Simple self-service platform management
Data mesh doesn’t decentralize everything - you still need a team providing the underlying data platform which enables the mesh. Because GoodData is code-based and composable, your platform team can easily create and maintain the core BI elements of the data mesh, while allowing each data domain and data product team to customize as necessary for their unique needs. This creates consistency in data presentation and makes it easy to learn and navigate the mesh while maintaining the highest possible data quality and security. A smaller central team can establish the core presentation and metrics layer best practices and make these available as a set of components to new data domains, new data products and any downstream application.
A flexible front end for Data Mesh
A Data Mesh is not static - it evolves over time at the speed of business. It is fast and adaptive. But it also requires a bedrock data platform upon which the mesh can be built, like a painter requires a canvas. Fundamentally the appeal of GoodData in a Data Mesh is its ability to offer flexibility to domain teams and support all self-service and analytic uses while making it easy for the data platform team to create high quality, standardized and reusable components that satisfy the requirements of BI, AI/ML and downstream applications.

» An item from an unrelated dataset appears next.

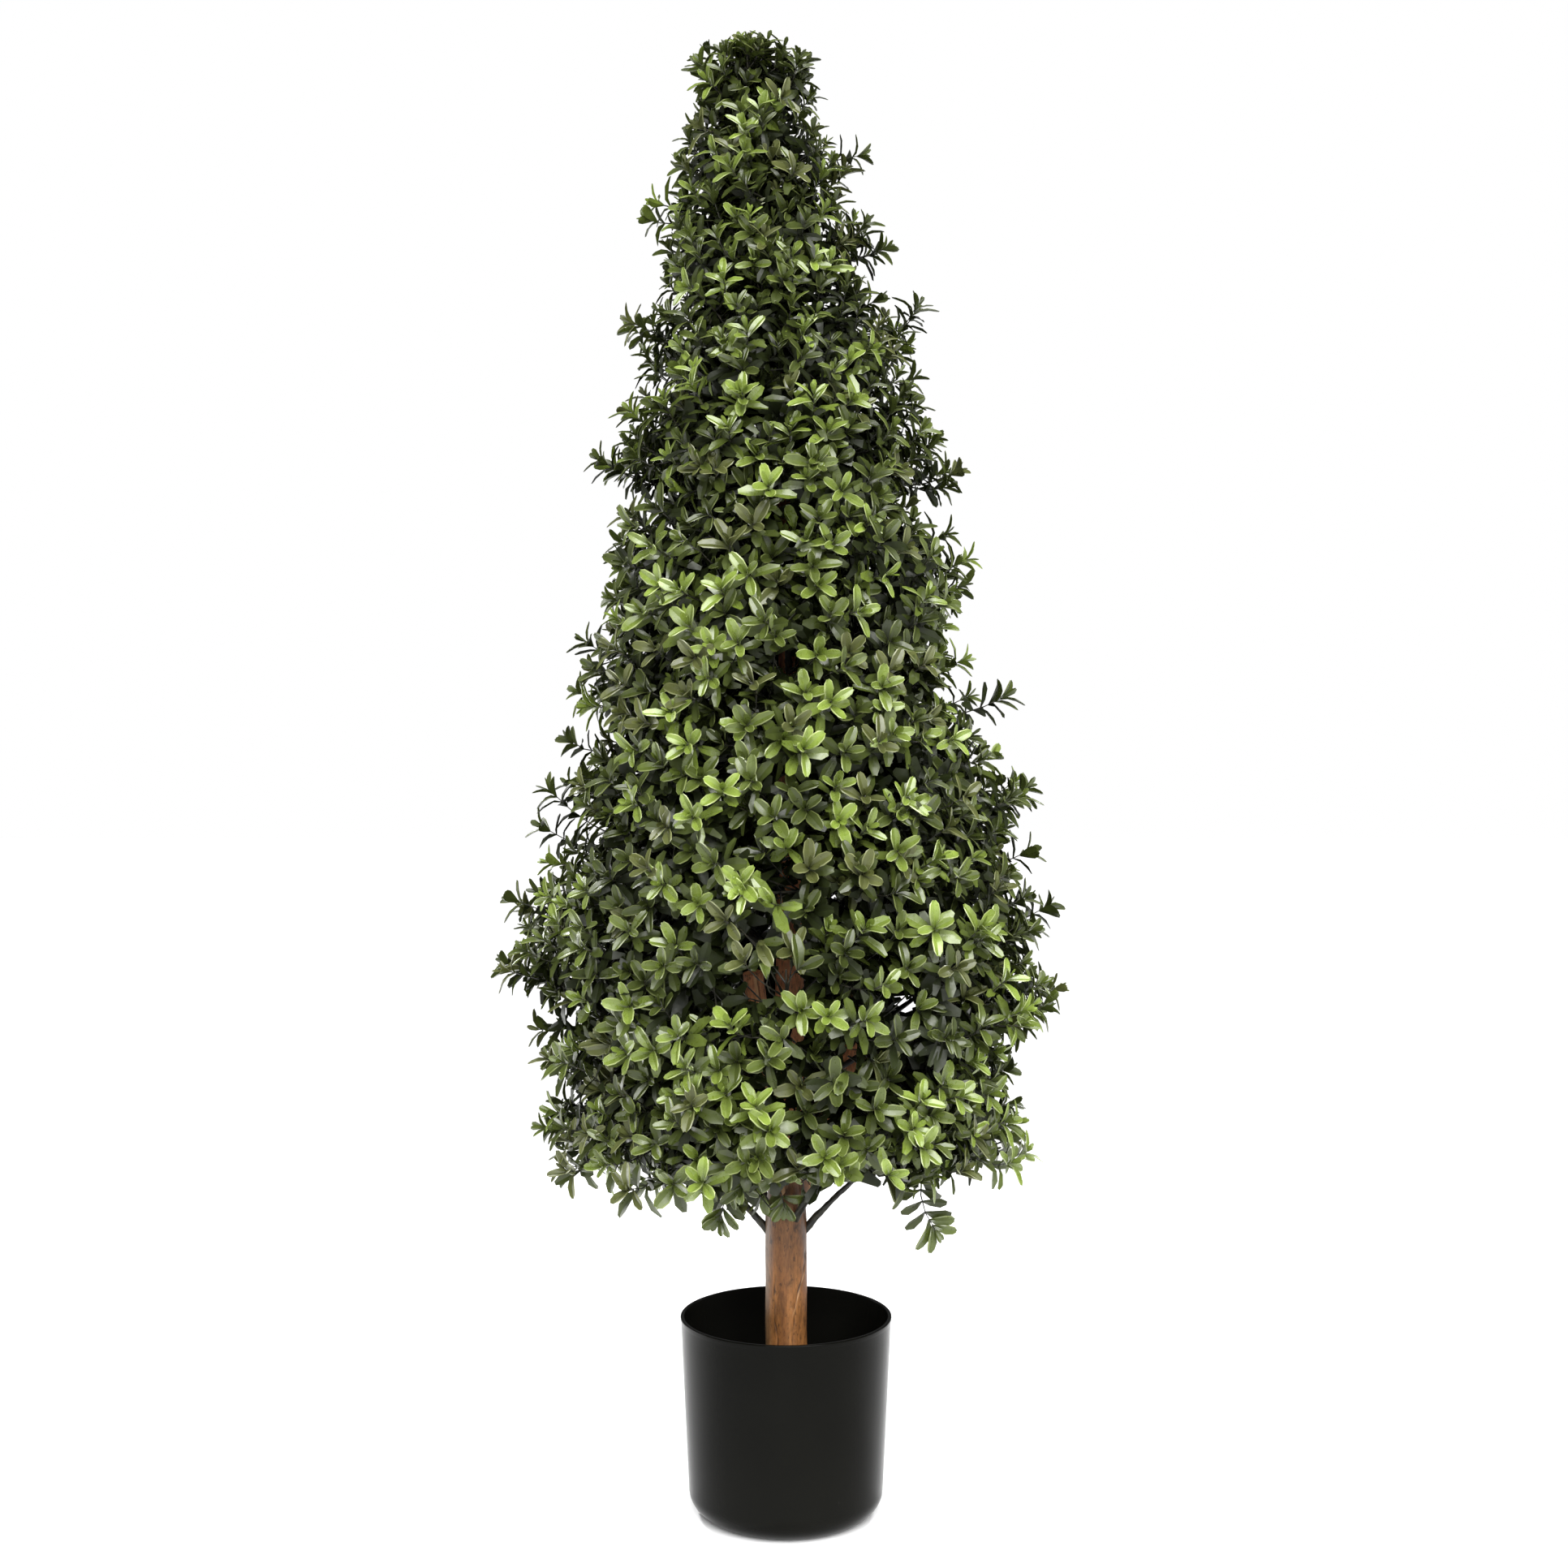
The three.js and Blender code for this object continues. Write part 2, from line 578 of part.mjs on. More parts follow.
// A corner of a core between the sides, surfaces, and inner and outer reach of its mass's space.
function sectorCorner(mass, u, v, w) {
  const reach = coreReach(mass, 0.5 + 0.5 * w);
  const low = tierSurface(mass.tier, mass.foot, reach) + CORE_MARGIN;
  const high = tierSurface(mass.tier + 1, mass.head, reach) - CORE_MARGIN;
  const azimuth = mass.azimuth + u * (mass.half - CORE_MARGIN / reach);
  return outFrom(azimuth, reach, lerp(low, high, 0.5 + 0.5 * v));
}

function listMasses() {
  const masses = [];
  TIERS.forEach(({ foot, masses: count, sprigs }, tier) => {
    const head = tier + 1 < TIERS.length ? TIERS[tier + 1].foot : TOP_FOOT;
    const half = Math.PI / count;
    for (let m = 0; m < count; m++) {
      const name = `foliage_${tier + 1}_${m + 1}`;
      masses.push({ name, tier, foot, head, azimuth: (2 * m + (tier % 2)) * half, half, sprigs });
    }
  });
  masses.push({ name: "foliage_top", tier: TIERS.length, foot: TOP_FOOT, top: true, sprigs: TOP_SPRIGS });
  masses.forEach((mass, i) => {
    mass.random = randomFrom(1000 + 37 * i);
    mass.places = sprigPlaces(mass, mass.random);
  });
  standProud(masses);
  hangSprigs(masses);
  return masses;
}

function massSolid(mass) {
  const whole = stemCurve(mass);
  const start = mass.tier === 0 ? boughShare(whole) + FIT_GAP / 2 / whole.getLength() : 0;
  const stem = stretch(whole, start, 1);
  const stemSolid = solidOf(tapered(stem, 3, STEM_RADIUS, STEM_TIP_RADIUS, 5));
  const twigs = mass.places.map((place, i) => {
    const share = lerp(FIRST_TWIG, 1, (i + 0.5) / mass.places.length);
    return sprig(mass, twigCurve(stem, place, share), Math.PI * mass.random(), place.hangs);
  });
  return fused([core(mass, mass.random), stemSolid, ...twigs]);
}

// A coated wire bough from the fork to the foot of a mass in the lowest tier.
function boughSolid(mass) {
  const whole = stemCurve(mass);
  const curve = stretch(whole, 0, boughShare(whole) - FIT_GAP / 2 / whole.getLength());
  return fused([solidOf(tapered(curve, 4, BOUGH_RADIUS, STEM_RADIUS, 6))]);
}

function material(color, roughness) {
  return new THREE.MeshStandardMaterial({ color, roughness, metalness: 0 });
}
const BLACK_PLASTIC = material(0x1c1d1c, 0.42);
const CEMENT = material(0x8d8a84, 0.9);
const WOOD = material(0x9c6a3c, 0.6);
const DARK_STEM = material(0x2b2f25, 0.65);
const GREENS = [0x4f7a35, 0x44692f, 0x5d8a3c, 0x3d5f2c].map((color) => material(color, 0.5));

const trunkRoom = solidOf(trunk(FIT_GAP));
const topiary = new THREE.Group();
function place(name, geometry, look) {
  const mesh = new THREE.Mesh(geometry, look);
  mesh.name = name;
  topiary.add(mesh);
}

place("pot", pot(), BLACK_PLASTIC);
place("ballast", cement(), CEMENT);
place("trunk", trunk(), WOOD);
LIMBS.forEach((one) => place(one.name, geometryOf(fused([sawnLimb(one)])), WOOD));
const masses = listMasses();
masses.filter(({ tier }) => tier === 0).forEach((mass, i) => {
  place(`bough_${i + 1}`, geometryOf(boughSolid(mass)), DARK_STEM);
});
masses.forEach((mass, i) => place(mass.name, geometryOf(massSolid(mass)), GREENS[i % GREENS.length]));

export default topiary;
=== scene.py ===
"""An artificial boxwood cone topiary, 1.2 m tall, in a plain round black pot. In metres, with +Z up."""

import math

import bpy
import numpy as np
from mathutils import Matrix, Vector


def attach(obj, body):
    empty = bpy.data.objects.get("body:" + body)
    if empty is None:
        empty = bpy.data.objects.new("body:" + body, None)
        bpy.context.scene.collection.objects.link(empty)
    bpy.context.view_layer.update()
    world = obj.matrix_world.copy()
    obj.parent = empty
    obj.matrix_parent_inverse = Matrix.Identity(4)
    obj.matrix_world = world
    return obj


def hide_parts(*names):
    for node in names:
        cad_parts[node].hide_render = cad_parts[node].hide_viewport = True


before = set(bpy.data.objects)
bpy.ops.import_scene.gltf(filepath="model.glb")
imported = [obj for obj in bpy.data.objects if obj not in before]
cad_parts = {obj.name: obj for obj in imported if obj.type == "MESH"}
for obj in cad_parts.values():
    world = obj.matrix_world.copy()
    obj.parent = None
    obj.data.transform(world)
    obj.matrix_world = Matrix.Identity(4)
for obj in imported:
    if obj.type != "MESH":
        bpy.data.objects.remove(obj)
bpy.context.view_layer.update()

TURN = 2 * math.pi
UP = np.array([0.0, 0.0, 1.0])
TO_VIEWER = np.array([0.0, -1.0, 0.0])

# The camera: its place, its aim below the horizon and to the left in degrees, and its lens.
CAMERA_PLACE = (0.0, -1.591, 0.620)
CAMERA_PITCH = 1.0
CAMERA_YAW = 0.06
CAMERA_LENS = 45.02
SENSOR_WIDTH = 36.0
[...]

Most existing BI suites are not tailored for this kind of environment. They exist solely as an endpoint for distributing charts broadly throughout the organization. They are hard to scale and manage. They are uni-directional and lock insights into proprietary metrics layers, and they don’t play nice with non-BI use cases. Certainly Tableau or Power BI can be a useful front end for a data mesh, but in my opinion they can’t be easily integrated as an important component of the mesh itself. GoodData can, and that’s what really got me excited about it’s potential going forward.